**Goal:** Make an exact copy of the lines below.

**Stored rows:**
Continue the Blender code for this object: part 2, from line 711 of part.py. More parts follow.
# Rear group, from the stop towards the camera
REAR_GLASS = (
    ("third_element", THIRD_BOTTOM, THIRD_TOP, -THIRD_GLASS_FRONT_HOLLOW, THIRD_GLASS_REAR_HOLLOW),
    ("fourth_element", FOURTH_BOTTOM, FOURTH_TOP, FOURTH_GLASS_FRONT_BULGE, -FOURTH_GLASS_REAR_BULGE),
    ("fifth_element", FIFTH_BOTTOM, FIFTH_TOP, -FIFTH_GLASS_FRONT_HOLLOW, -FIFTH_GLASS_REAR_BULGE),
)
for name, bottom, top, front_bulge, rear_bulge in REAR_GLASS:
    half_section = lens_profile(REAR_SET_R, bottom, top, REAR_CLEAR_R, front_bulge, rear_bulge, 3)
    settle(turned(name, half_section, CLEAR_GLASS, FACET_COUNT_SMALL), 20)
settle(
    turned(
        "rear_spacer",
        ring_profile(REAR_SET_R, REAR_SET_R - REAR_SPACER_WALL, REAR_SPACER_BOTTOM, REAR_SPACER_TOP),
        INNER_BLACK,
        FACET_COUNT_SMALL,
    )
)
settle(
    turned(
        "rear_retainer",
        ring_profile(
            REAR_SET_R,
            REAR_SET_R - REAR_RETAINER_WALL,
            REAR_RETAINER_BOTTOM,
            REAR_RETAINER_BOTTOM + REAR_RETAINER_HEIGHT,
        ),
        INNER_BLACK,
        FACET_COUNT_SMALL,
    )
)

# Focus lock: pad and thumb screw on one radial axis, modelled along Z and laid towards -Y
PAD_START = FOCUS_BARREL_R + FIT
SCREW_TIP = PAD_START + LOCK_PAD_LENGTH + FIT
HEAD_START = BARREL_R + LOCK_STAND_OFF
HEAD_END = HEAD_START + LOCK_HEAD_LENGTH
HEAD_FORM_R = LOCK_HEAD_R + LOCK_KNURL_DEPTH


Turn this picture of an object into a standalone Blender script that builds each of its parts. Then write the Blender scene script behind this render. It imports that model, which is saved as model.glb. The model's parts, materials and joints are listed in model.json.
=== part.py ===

**The response:**
Continue the Blender code for this object: part 2, from line 711 of part.py. More parts follow.
# Rear group, from the stop towards the camera
REAR_GLASS = (
    ("third_element", THIRD_BOTTOM, THIRD_TOP, -THIRD_GLASS_FRONT_HOLLOW, THIRD_GLASS_REAR_HOLLOW),
    ("fourth_element", FOURTH_BOTTOM, FOURTH_TOP, FOURTH_GLASS_FRONT_BULGE, -FOURTH_GLASS_REAR_BULGE),
    ("fifth_element", FIFTH_BOTTOM, FIFTH_TOP, -FIFTH_GLASS_FRONT_HOLLOW, -FIFTH_GLASS_REAR_BULGE),
)
for name, bottom, top, front_bulge, rear_bulge in REAR_GLASS:
    half_section = lens_profile(REAR_SET_R, bottom, top, REAR_CLEAR_R, front_bulge, rear_bulge, 3)
    settle(turned(name, half_section, CLEAR_GLASS, FACET_COUNT_SMALL), 20)
settle(
    turned(
        "rear_spacer",
        ring_profile(REAR_SET_R, REAR_SET_R - REAR_SPACER_WALL, REAR_SPACER_BOTTOM, REAR_SPACER_TOP),
        INNER_BLACK,
        FACET_COUNT_SMALL,
    )
)
settle(
    turned(
        "rear_retainer",
        ring_profile(
            REAR_SET_R,
            REAR_SET_R - REAR_RETAINER_WALL,
            REAR_RETAINER_BOTTOM,
            REAR_RETAINER_BOTTOM + REAR_RETAINER_HEIGHT,
        ),
        INNER_BLACK,
        FACET_COUNT_SMALL,
    )
)

# Focus lock: pad and thumb screw on one radial axis, modelled along Z and laid towards -Y
PAD_START = FOCUS_BARREL_R + FIT
SCREW_TIP = PAD_START + LOCK_PAD_LENGTH + FIT
HEAD_START = BARREL_R + LOCK_STAND_OFF
HEAD_END = HEAD_START + LOCK_HEAD_LENGTH
HEAD_FORM_R = LOCK_HEAD_R + LOCK_KNURL_DEPTH


Turn this picture of an object into a standalone Blender script that builds each of its parts. Then write the Blender scene script behind this render. It imports that model, which is saved as model.glb. The model's parts, materials and joints are listed in model.json.
=== part.py ===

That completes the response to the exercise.